6. Will my children inherit less?
Potentially, yes. Because most equity-release debt is repaid from the sale of the home, there may be less of the property’s value left to pass on, and the longer the loan runs and compounds, the greater that effect. This is precisely why many people involve their adult children and an estate planner in the decision, so the trade-off is understood and discussed openly rather than discovered later.
7. Is a standard refinance better than equity release?
It can be, if you can afford the repayments. A standard refinance or cash-out loan usually costs less and does not let the debt compound unchecked, but it requires regular repayments and proof you can service them. Equity release exists for those who cannot comfortably make repayments and want to access value without selling. The better option depends on your income, your age, and your priorities.
The Bottom Line
Equity release can let you stay in the home you love while drawing on the value within it, and for the right person it can ease real pressure in retirement. The low-cost Home Equity Access Scheme suits many who want to top up their income, while a reverse mortgage can fund a larger need for those without the income to service a loan, and a standard refinance or downsizing may be the better answer for others. None is inherently best; the right choice depends on your circumstances.

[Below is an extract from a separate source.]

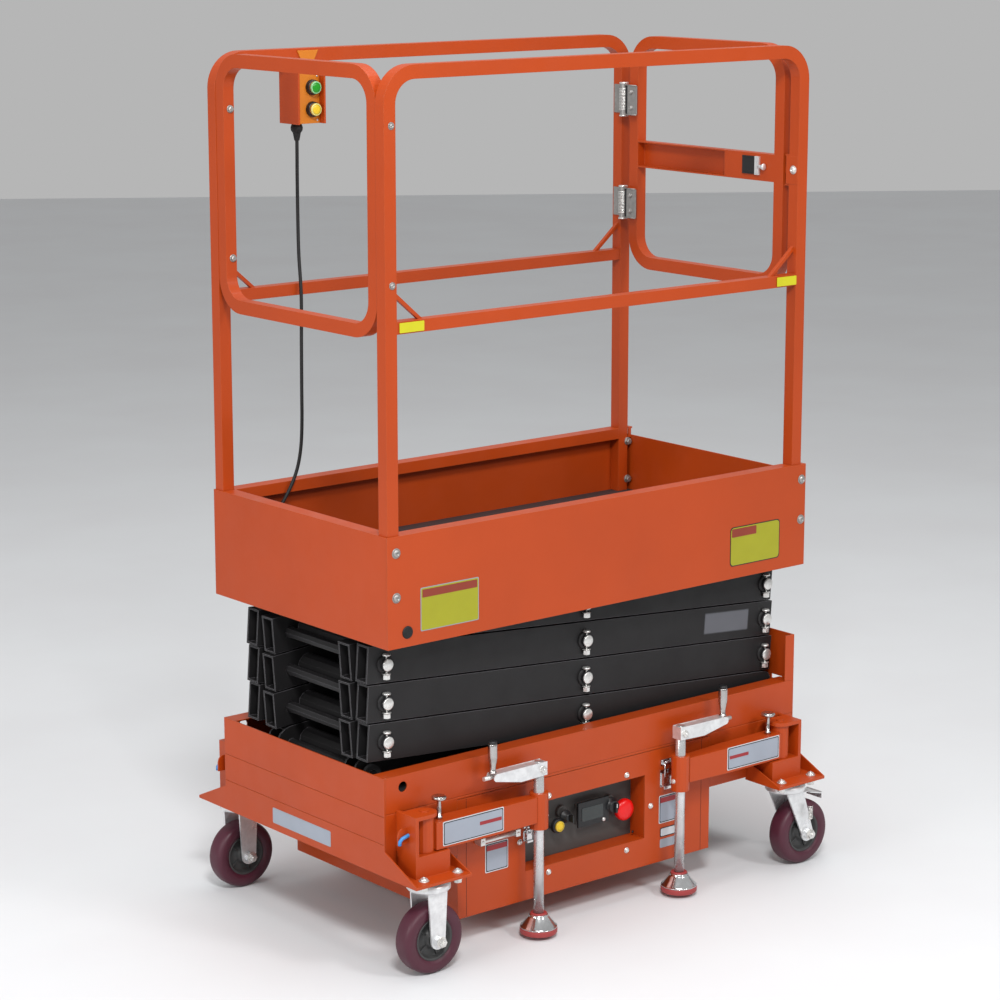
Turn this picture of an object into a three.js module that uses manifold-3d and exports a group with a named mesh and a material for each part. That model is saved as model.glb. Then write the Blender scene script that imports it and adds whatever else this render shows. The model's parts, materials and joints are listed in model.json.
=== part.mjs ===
// Self-propelled mini scissor lift: a wheeled tub, four scissor levels, a railed platform.
// Millimetres, +Z up. +X runs along the machine towards the gate and the swivel casters,
// -Y is the side with the lower control panel.
import * as THREE from "three";
import { mergeVertices } from "three/addons/utils/BufferGeometryUtils.js";
import Module from "manifold-3d";

// ---- Clearances -------------------------------------------------------------------------
const seatGap = 0.3; // between two pieces that touch
const pinGap = 0.4; // radial, shaft in its hole

// ---- Platform ---------------------------------------------------------------------------
const platformLength = 1170;
const platformWidth = 609;
const boardBottom = 683;
const boardTop = 912.5;
const boardSheet = 3;
const boardFlange = 33;
const boardLip = 25;
const entryBoardTop = 893;
const deckSheet = 3;
const treadHeight = 1; // raised sheet that is walked on
const treadEdge = 58; // strip around it where the posts stand
const postSide = 28;
const postSetback = 3; // from the board's outer end to the post
const rightPostSetback = 13;
const railTop = 1835;
const railBendRadius = 75;
const midRailBottom = 1314;
const midRailSide = 25;
const endFrameBottom = 1300;
const braceRun = 62;
const braceRise = 62;
const braceThickness = 8;

// ---- Gate -------------------------------------------------------------------------------
const gateNearY = -254;
const gateFarY = 246;
const gateBarBottom = 1534;
const gateBarHeight = 60;
const gateBarDepth = 24;
const gateBarSheet = 3;
const gateLatchWidth = 158; // closed stretch of the bar that carries the latch
const gateTongueReach = 10;
const hingeY = 256;
const hingeBarrelRadius = 9;
const hingeHeight = 65;
const hingeHeights = [1451, 1688];

// ---- Platform control box ---------------------------------------------------------------
const controlBoxWidth = 71;
const controlBoxDepth = 69;
const controlBoxHeight = 113;
const controlBoxX = -350.5;
const controlBoxBottom = 1677;
const controlBoxRecess = 17;
const controlBoxWall = 4;
const bezelSheet = 3;
const buttonRadius = 13;
const buttonReach = 12;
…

What unites all of them is that the consequences play out over many years, through compounding debt, your pension and aged care position, and what you leave behind. So treat it as a considered decision rather than a quick fix: model how the debt could grow, weigh whether a cheaper repayment loan or downsizing would serve you better, and get financial and legal advice with your family involved before you commit. Done that way, equity release becomes a deliberate part of your retirement plan rather than a decision you come to regret.